One of the (many) things that come along with having been a victim of trauma, is in how much you beat yourself up. I am my own worst enemy. No matter what I've done I instantly hate myself for it. It is most pronounced when I have hurt or disappointed someone else in some way.
As a victim, you're forced to be completely submissive to someone else's needs, wants and desires. You're forced to please someone else to their complete satisfaction while being completely miserable yourself. Sadly, this quickly becomes inherent because it was forced on you and that's where your mind freezes. So I'm frozen in time constantly trying to please others around me.

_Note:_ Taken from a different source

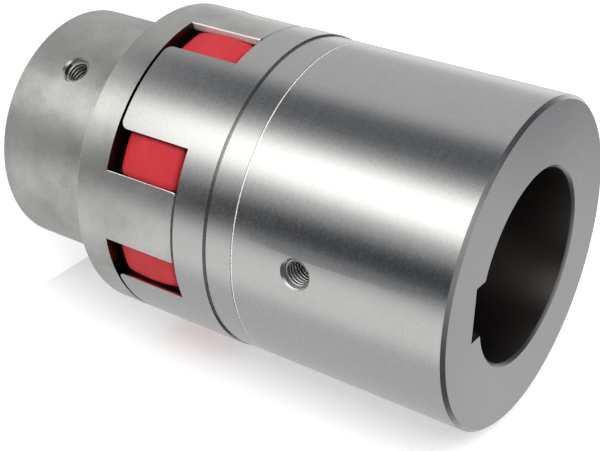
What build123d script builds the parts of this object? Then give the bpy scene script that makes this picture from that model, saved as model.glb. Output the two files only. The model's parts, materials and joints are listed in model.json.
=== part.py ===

Through my husband, I have learned that I am not here to please others, I am here to please God. If I fail in that, then I have truly failed. If I fail others, I need to assess myself and my behavior and be sure that I was doing what was right in all that I said and did. Sometimes this is the case and in that event, it truly doesn't matter what others think, as long as what I did was pleasing to Him.
However, this is rarely the case. I get so nervous and move so quickly in day-to-day life, so I don't have to stop to feel anything (because after all, the only thing I can truly feel is pain), that I often over-step. I speak without thinking and offend others around me when that was never my intention. I immediately move to self-loathing. I will beat myself up for days over something that the unintended victim will have moved on from long before. Unfortunately, this happens far too often.
To those I have offended, I truly apologize. The truth is that I do not take enough time to form my thoughts before allow them to pour out. It absolutely eats me alive when I hurt someone, when I am the one on the receiving end of the hurt it's ok; I can handle it. To hurt someone else though is far more than I can handle. I instantly feel as though I am going to break, again.
To myself: when will I learn to forgive myself after having been forgiven by the one I have hurt? That is the real question at hand I believe. Do I forgive myself for having been a "victim"? Everyone asks if I've forgiven the offender(s), but the real question is have I forgiven myself? Maybe this doesn't make much sense to those who haven't been victimized and maybe some who have, do not struggle with self-loathing and for you, I am happy.
At some point I have to realize that self-loathing only comes from my own inability to be able to move on and let this go or to have been able to prevent it from happening in the first place. My weight, my hair, the way I walk, the way I stand, the things I say, the things I do, the things I think. It's as if somehow I believe if I do all of these things well, everyone will like me. If I had done everything right before, I wouldn't have been a victim.
The truth is we as Christians aren't called to please anyone but Jesus and no matter what we do, the best we can be or do is "as filty rags"to Him. No amount of pleasing others here on this earth will ever get me closer to heaven. Thank you Jesus for your grace. Thank you for your forgiveness and patience with me as I attempt to work through all of the hurt and evil that was inflicted on me. For me, it has been far easier to forgive my perpetrators than myself.